Because of the rapid influx of work thrown her way for the rest of 2017, Owens has had to put a side project of her own on hold.

“Something I’ve been working on this year is I started working with a producer and co-writing original music and we’re going to produce an album,” Owens said. “We’re still working on it, but originally we wanted to have our whole album done by the fall. It will probably now be in the spring. That’s the thing about this career, you make plans and then you adjust as things change.”

Turning the page

As Owens continues her journey through life on a path that her childhood counterpart might have never predicted, she has one particular goal. Whether it be through composing music and producing an album or her own live performances, she wants to unite people using music.

“Classical music touches the human spirit. Live performances are the most important because when you’re in the live performance of a classical concert, nothing is coming through a microphone or an amplifier or a speaker,” Owens said. “It’s just whatever’s inside of me coming out and going right into your ear. Not only are you experiencing something raw and real and unfiltered, but you’re doing it with everyone else.”

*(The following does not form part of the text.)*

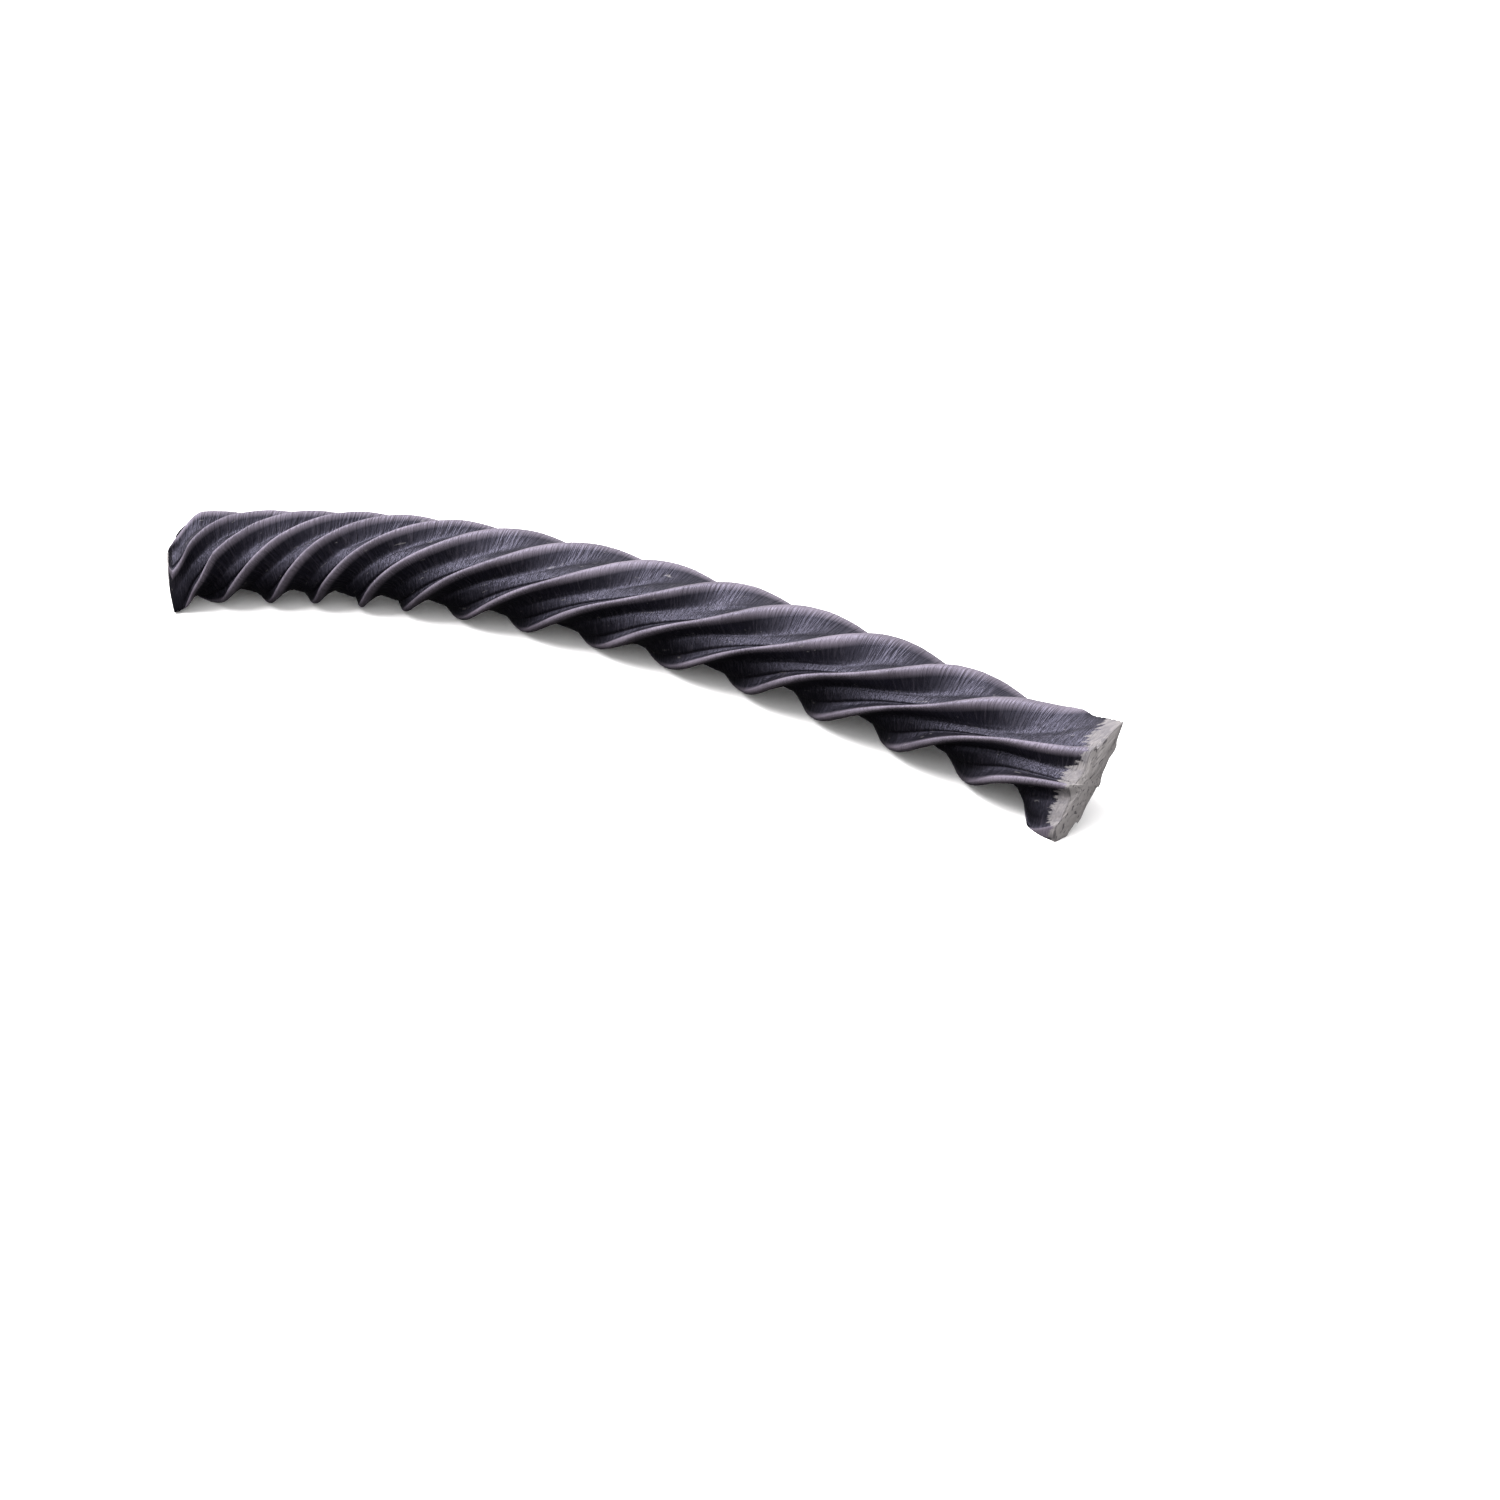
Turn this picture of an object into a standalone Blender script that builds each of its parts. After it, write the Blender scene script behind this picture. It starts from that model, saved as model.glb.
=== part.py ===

Owens also acknowledges that today’s youth are less interested in opera — or classical music in general — than other genres, but she hopes that more young people might at least give it a chance.

“I know that there’s a certain elitism that has been associated with opera and I’m not going to say that opera is better than pop. Everyone has their different preferences and their different styles for all music. Like, I’m not going to listen to opera for a dance party,” Owens said. “I do wish more people would hear it though. Classical music is math, it’s poetry and it’s language. I had to learn four different languages to do this. It touches the human spirit.”